Dünya Yoga Günü Kutlu Olsun
- Ayşegül Çallı
- 21 Haz 2022
- 2 dakikada okunur
21 Haziran Dünya Yoga Günü olarak 2015 yılından bu yana kutlanıyor. Burada yoganın spormuşçasına sadece duruşlarla öne çıkıp dünyaya yayılmasının payı oldukça büyük. Her neresinden yakalıyorsan yakala hayatından yoga olması, yogayla bir köşesinden de olsa yoğrulmak çok kıymetli.
Madem bugün Dünya Yoga Günü, afilli bir resim koymaktan öte iki kelam etmek düşer bana.
Yogayla ilgili birçok yayın, birçok görüş varken büyük bir tanım kargaşası da var. Yoga nedir sorusunun cevabı nesnel olmadığı için herkes kendince kendi deneyimi üzeriden tarifliyor. Bazen de ne olmadığı üzerinden anlatmaya çalışıyor. Yoga bir din değildir, bir inanç değildir gibi.
Sen yogayı tariflesene derseniz ben de tarifleyemem. Kelimelerin kalıbı benim deneyimimdeki içsel anlamı eksiltiyor, dilin akla yatkın yapısı kalbimden geçenleri ifade etmek için yeterli gelmiyor.
Dün bir öğrencimle yaşadığım deneyim üzerinden ufak bir kıssadan hisse aktarmak istiyorum. Bence bu deneyim çok şey anlatıyor hepimiz için.
Birebir çalıştığım öğrencimle öncelikle nefes, meditasyon çalışmaları için bir araya geldik. Hayatın içindeki stres, duygular, hallerle yoğrulduğu bir dönemde bana yazdı, bir yandan da duruş bozukluğu olduğu için yogayı tercih ettiğini söyledi ve çalışmalara başladık.
2-3 dersin ardından hızlıca beden farkındalığı kazandı, bedenin aynı anda farklı yerlerinde tezahür eden şeyleri gözlemlemeyi öğrendi, odaklanmayı öğrendi, fiziksel beden üzerinden iç gözlem yetisi geliştirdi. Öncesinde meditasyon ve nefes çalışmaları da yapmış olsak da düne kadar hiç onu kendi başına bıraktığım bir meditasyon yaptırtmadım, hep yönlendirdim. Zihnini gözlemlemekle ilgili konuştuğumuzda ise normal hayatta düşüncelere kapılıp gittiğini, onu yapamayacağını söyledi. Bunun bir inanç olduğunu ve dönüştürülebileceğini konuştuk.

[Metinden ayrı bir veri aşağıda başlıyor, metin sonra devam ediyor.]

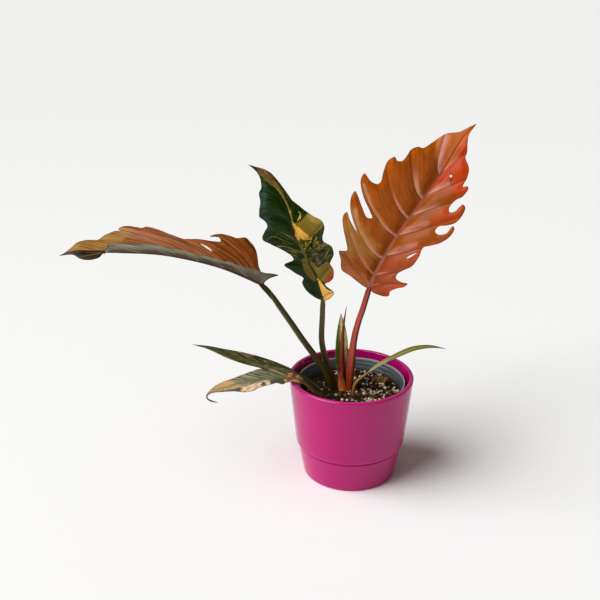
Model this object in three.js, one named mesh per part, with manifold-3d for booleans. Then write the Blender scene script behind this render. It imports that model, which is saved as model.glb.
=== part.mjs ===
// Potted caramel marble philodendron: six leaves, a rolled new leaf and a young leaf on a short
// buried stem, growing in a plastic nursery pot of mix that stands inside a glazed cover pot.
// Millimetres, +Z up. The origin is the centre of the cover pot's flat underside, and -Y is the
// side that the plant is looked at from.
import * as THREE from "three";
import { TessellateModifier } from "three/addons/modifiers/TessellateModifier.js";
import { mergeVertices } from "three/addons/utils/BufferGeometryUtils.js";
import Module from "manifold-3d";

const wasm = await Module();
wasm.setup();

// Clearances and thicknesses
const GAP = 0.3; // between pieces that touch
const POCKET = 0.35; // round a stalk or root where it passes through the mix
const BLADE_THICKNESS = 0.8;
const RIB_STEP = 18; // spacing of the points along a midrib
const LEAD_IN = 4; // the straight stretch of a stalk below its blade

// How finely round and bent shapes are divided
const POT_SIDES = 40;
const STALK = { sides: 8, steps: 9 };
const STEM = { sides: 12, steps: 10 };
const ROOT = { sides: 6, steps: 6 };
const BLADE = { longestEdge: 26, passes: 8 };
const LANCE = { rows: 14, columns: 4, foot: 1.6, tip: 0.4 }; // half widths at the two ends
const MERGE_DISTANCE = 1e-4;
const STRAIGHT = 1e-6; // a turn smaller than this, in radians, is no turn

// Cover pot: a 14 cm glazed pot, 12 cm high, narrower below a waist
const COVER = {
  height: 120,
  rimRadius: 70,
  wall: 5,
  lip: 2.2, // rounding of the rim
  innerLip: 1.6,
  waistHeight: 40,
  waistRadius: 62.2,
  waistRise: 2, // height of the waist's small shoulder
  waistStep: 0.8, // and how far it stands back at its foot
  bandRadius: 59.6, // just below the waist
  grooveDrop: 2.6, // from the waist down to a fine groove
  grooveHalf: 0.8,
  grooveDepth: 0.4,
  baseRadius: 53.4,
  baseRounding: 2.5,
  floor: 6,
  floorFillet: 4,
};

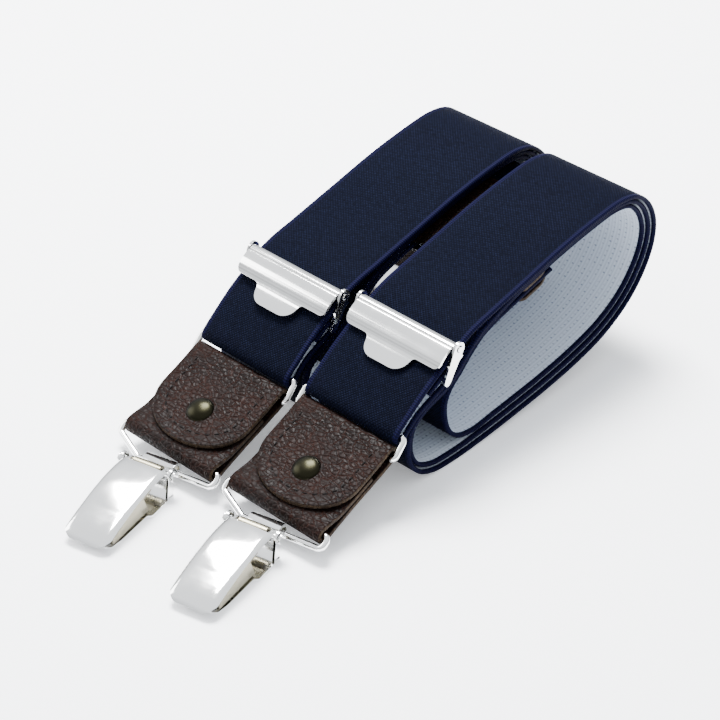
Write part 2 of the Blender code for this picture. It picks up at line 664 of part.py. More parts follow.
# ---------------------------------------------------------------- assembly
def main():
    clear_scene()
    navy = material("navy elastic", (0.012, 0.020, 0.048), 0.85)
    chrome = material("polished nickel", (0.86, 0.86, 0.85), 0.12, 1.0)
    steel = material("spring steel", (0.62, 0.60, 0.54), 0.3, 1.0)
    leather = material("brown leather", (0.075, 0.042, 0.032), 0.55)
    brass = material("antique brass", (0.22, 0.20, 0.13), 0.35, 1.0)
    grey = material("grip pad", (0.55, 0.55, 0.53), 0.6)

    for side, front in FRONTS.items():
        make_strap(f"elastic_strap_{side}", front, navy)
        make_slider(side, front, chrome)
        x, ring = front["x"], front["ring"]
        make_ring(f"ring_{side}", front_place(x, ring, RING_SLOPE), chrome)
        lower = step_down(ring, RING_DROP, RING_SLOPE)
        tab_place = front_place(x, lower, TAB_SLOPE)
        make_tab(side, tab_place, front["lean"], leather, brass)
        x += front["lean"]
        loop = step_down(lower, TAB_LENGTH, TAB_SLOPE)
        make_loop(f"wire_loop_{side}", front_place(x, loop, LOOP_SLOPE), NECK_SKEW, chrome)
        neck = step_down(loop, LOOP_DROP, LOOP_SLOPE)
        make_clip(side, front_place(x, neck, 0.0, math.radians(front["yaw"])), chrome, steel, grey)

    make_yoke_plate("yoke_front", YOKE_CORE - YOKE_LEATHER - GAP, leather)
    make_yoke_plate("yoke_back", YOKE_CORE + WEB + GAP, leather)
    make_rear_strap("elastic_strap_rear", navy)
    ring = rear_run()[1]
    make_ring("ring_rear", rear_place(REAR_X, ring, REAR_RING_SLOPE), chrome)
    lower = step_down(ring, RING_DROP, REAR_RING_SLOPE)
    make_tab("rear", rear_place(REAR_X, lower, REAR_TAB_SLOPE), 0.0, leather, brass)
    loop = step_down(lower, TAB_LENGTH, REAR_TAB_SLOPE)
    make_loop("wire_loop_rear", rear_place(REAR_X, loop, REAR_LOOP_SLOPE), 0.0, chrome)
    neck = step_down(loop, LOOP_DROP, REAR_LOOP_SLOPE)
    make_clip("rear", rear_place(REAR_X, neck, REAR_CLIP_SLOPE), chrome, steel, grey)
    for piece in bpy.data.collections["suspenders"].objects:
        piece.matrix_world = Matrix.Translation(CENTRING) @ piece.matrix_world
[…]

Bunun üzerine bedeninden edindiği, öğrendiği tecrübeyi aynı şekilde zihnini de düşüncelerini de gözlemlemesi için kullanabileceğini önerdim ve dün ilk defa onu kendi zihniyle baş başa bıraktığım bir meditasyon denedik. Meditasyon sonunda paylaştığı deneyimi ise “Müthiş” idi.
İşte benim için yoganın tarifi o müthiş diye tariflemeye çalıştığımız ama içimizde en derinlerde hissettiğimiz, her iliğe yayılan o hal. Bütünlük birlik, ne dersen de. İçinde gürleyen şelaleler, patlayan havai fişekler, kutlamalar, neşe, ağzın içinde yayılan güzel tatlar, liste uzar gider, herkes kendince tarif eder. Ama o “Müthiş” kelimesinin vurgusu, tonlaması, yüzündeki ifade işte o çok şey anlatıyor.
Bunun içinde duruşlar, hareketler de var, farkındalık da var, nefes de var, iç gözlem de var.
Bu deneyimden neyi ayıklayıp kategorize edebiliriz ki? Edemeyiz, etmeyiniz.
Deneyiminize sahip çıkın, yoganın biricikliği de tam olarak buradan geliyor
Dilerim hayat boyu yoga yoldaşınız olur.